(Exercise): Show every line that has the string "frame" in it.

= = = = =

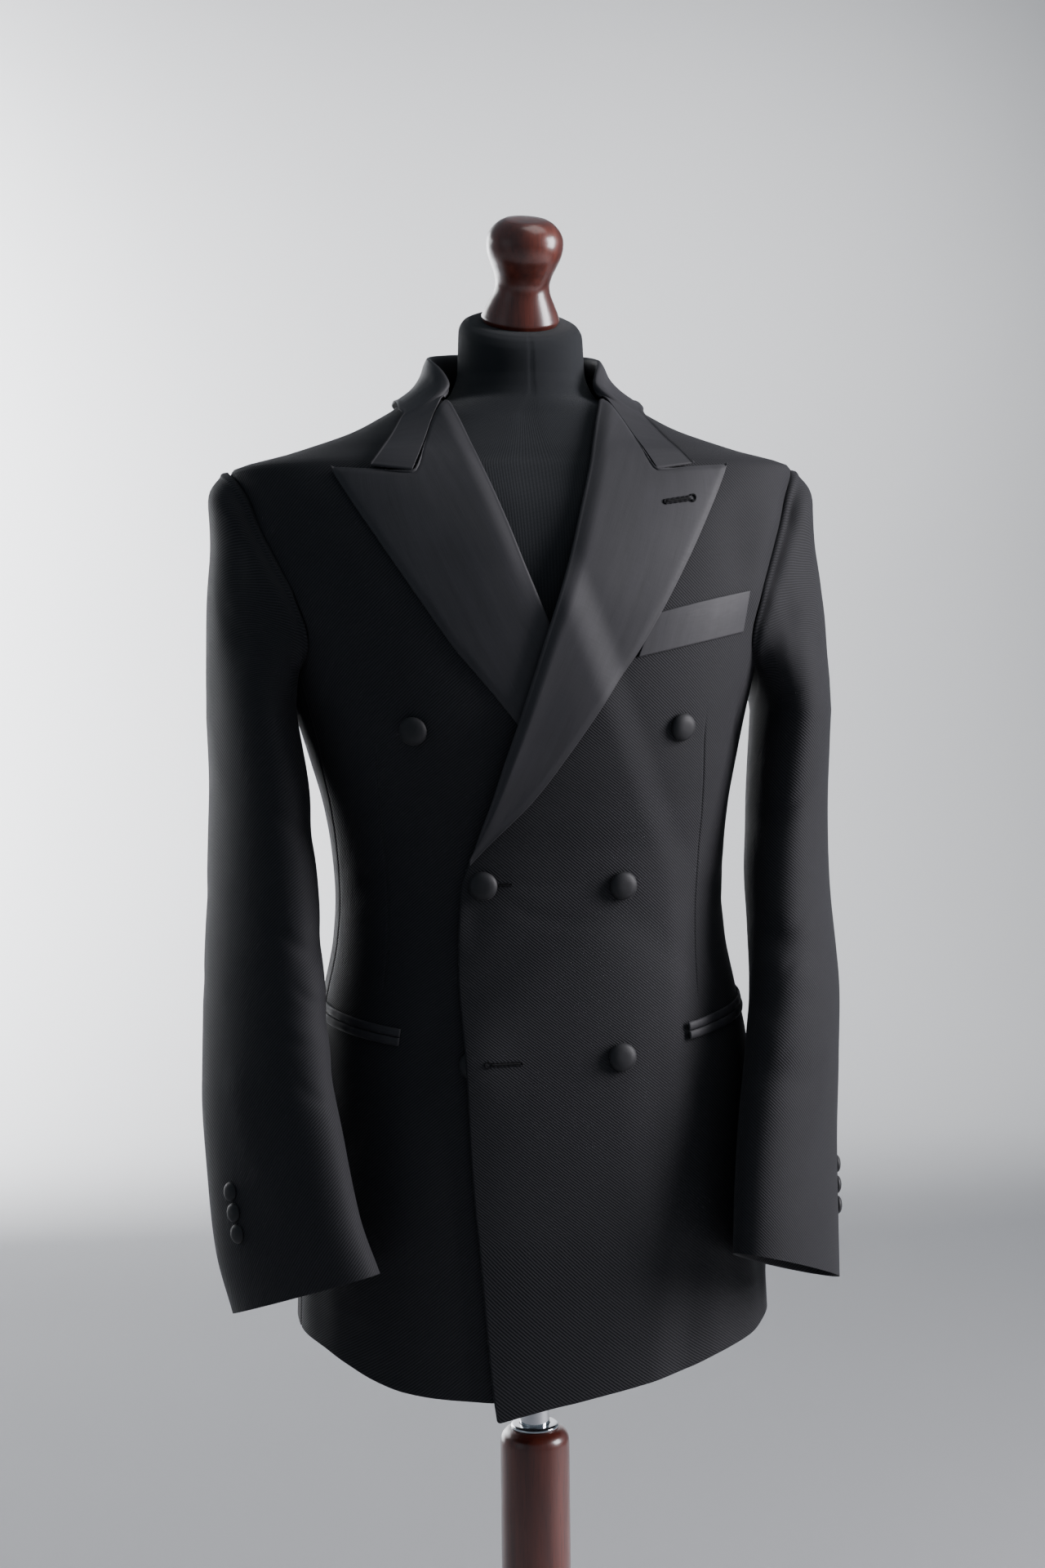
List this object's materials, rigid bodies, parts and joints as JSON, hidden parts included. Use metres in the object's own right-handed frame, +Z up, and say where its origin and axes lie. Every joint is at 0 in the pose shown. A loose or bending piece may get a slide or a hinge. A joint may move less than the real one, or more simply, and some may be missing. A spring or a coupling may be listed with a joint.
{
  "type": "double-breasted dinner jacket on a limbless dress form with its stand",
  "caption": "Double-breasted dinner jacket with satin peak lapels, collar, welt and covered buttons, worn by a limbless dress form on a turned wooden column and round base.",
  "frame": {"origin": "middle of the base's underside, below the pole", "axes": "+Z up along the pole; the jacket faces -Y and its wearer's left is +X"},
  "size_m": [0.4989, 0.36, 1.6188],
  "materials": {
    "wool": "fine diagonal twill, matt",
    "satin": "satin weave, soft sheen",
    "button_satin": "satin-covered button",
    "jersey": "stretched jersey, matt",
    "mahogany": "stained and varnished, glossy",
    "chrome": "polished"
  },
  "bodies": {
    "stand": {"base": "mahogany", "column": "mahogany", "flange": "chrome"},
    "pole": {"pole": "chrome"},
    "bust": {"form_torso": "jersey", "neck_knob": "mahogany", "left_front": "wool", "right_front": "wool", "left_side": "wool", "right_side": "wool", "back_left": "wool", "back_right": "wool", "left_lapel": "satin", "right_lapel": "satin", "collar": "satin", "left_top_sleeve": "wool", "left_under_sleeve": "wool", "right_top_sleeve": "wool", "right_under_sleeve": "wool", "left_sleeve_button_1": "button_satin", "left_sleeve_button_2": "button_satin", "left_sleeve_button_3": "button_satin", "right_sleeve_button_1": "button_satin", "right_sleeve_button_2": "button_satin", "right_sleeve_button_3": "button_satin", "breast_welt": "satin", "left_upper_jet": "satin", "left_lower_jet": "satin", "right_upper_jet": "satin", "right_lower_jet": "satin", "button_top_right": "button_satin", "button_top_left": "button_satin", "button_waist_fastened": "button_satin", "button_waist_left": "button_satin", "button_hip_left": "button_satin", "button_hip_right": "button_satin"}
  },
  "joints": [
    {"name": "pole_height", "type": "slide", "parent": "stand", "child": "pole", "axis": [0, 0, 1], "range_m": [-0.1, 0.12]},
    {"name": "bust_turn", "type": "hinge", "parent": "pole", "child": "bust", "pos_m": [0, 0, 0.86], "axis": [0, 0, 1], "continuous": true}
  ]
}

= = = = =

(Solution below):
List this object's materials, rigid bodies, parts and joints as JSON, hidden parts included. Use metres in the object's own right-handed frame, +Z up, and say where its origin and axes lie. Every joint is at 0 in the pose shown. A loose or bending piece may get a slide or a hinge. A joint may move less than the real one, or more simply, and some may be missing. A spring or a coupling may be listed with a joint.
  "frame": {"origin": "middle of the base's underside, below the pole", "axes": "+Z up along the pole; the jacket faces -Y and its wearer's left is +X"},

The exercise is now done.